How pathetic are you to attack every anti-gold post. Get a job instead of wasting your time. I hear the Olive Garden's hiring, but I doubt you'd qualify.
You have horrible taste in food to have said the food at Olive Garden was delicious like that.
Hahahhaha... Really, this fat and repulsing excuse for a human that looks like a child molester must have some set of cojones on him to actually believe that he is superior in any way to people that enjoy chain restaurants. Seriously buddy, cut your disgusting hair and get a life.
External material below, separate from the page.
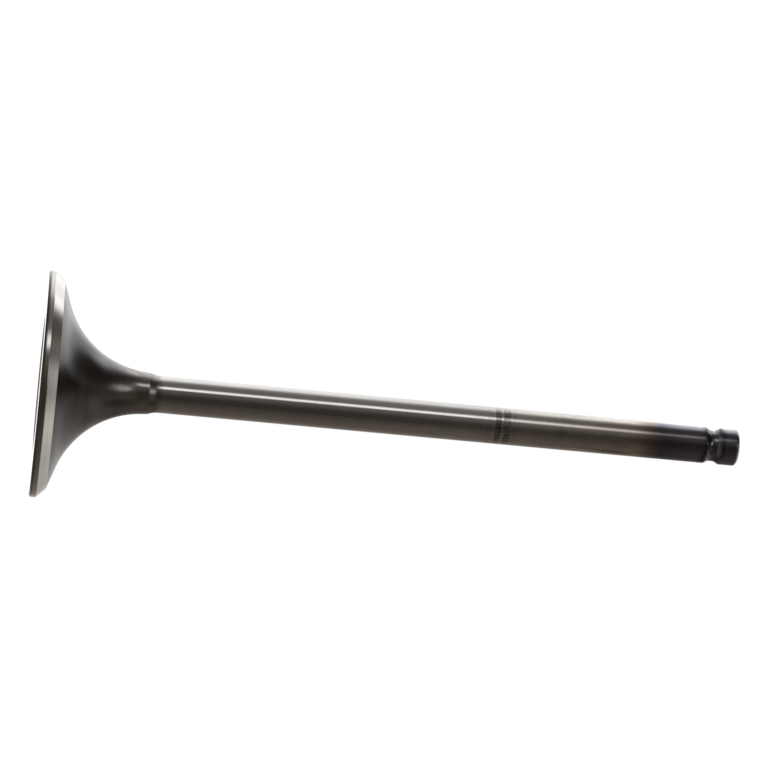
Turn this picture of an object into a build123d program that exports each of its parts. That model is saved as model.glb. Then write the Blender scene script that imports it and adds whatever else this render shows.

Your hate & animosity is aimed in the wrong direction. He had every right to do a scathing review of Olive Garden because: the only reason he was there was because his co-workers took him there as an April Fool's Day joke and it's the most corporate & Americanized Italian restaurant there is. Their food has nothing in common with authentic Italian pasta food.
Jon...You are an asshole. You should have done a review of Soup Plantation where the focus is on building salads so your fat ass could take a break from your excessive caloric intake...does David Crosby know you're running around LA impersonating him? You are a butt plug.
Really? What a jerk this guy is. Just read this review on a fluke...will NEVER read another thing this ass writes.
What a dick Jonathan Gold is. I'm sorry people out there have real jobs, and don't live in your world.
Um, I have a real job and because I have to work for my money, I don't spend it on crap like the OG. So spare me the "only real people eat at OG" crap.
Mr. Gold you've managed to prove that having a Pulitzer is not a guarantee of sense, intellect, or humor. Stupid is as stupid does.
Clearly. People who go to Olive Garden don't give a crap about a lot of things, I would imagine.
And Jon Gold doesn't care what you think, as he's too busy eating at and writing about places with good food. Amazing!
I read this comment as:"What a loser!!! Fat people who go to Olive Garden don't give a crap what you think."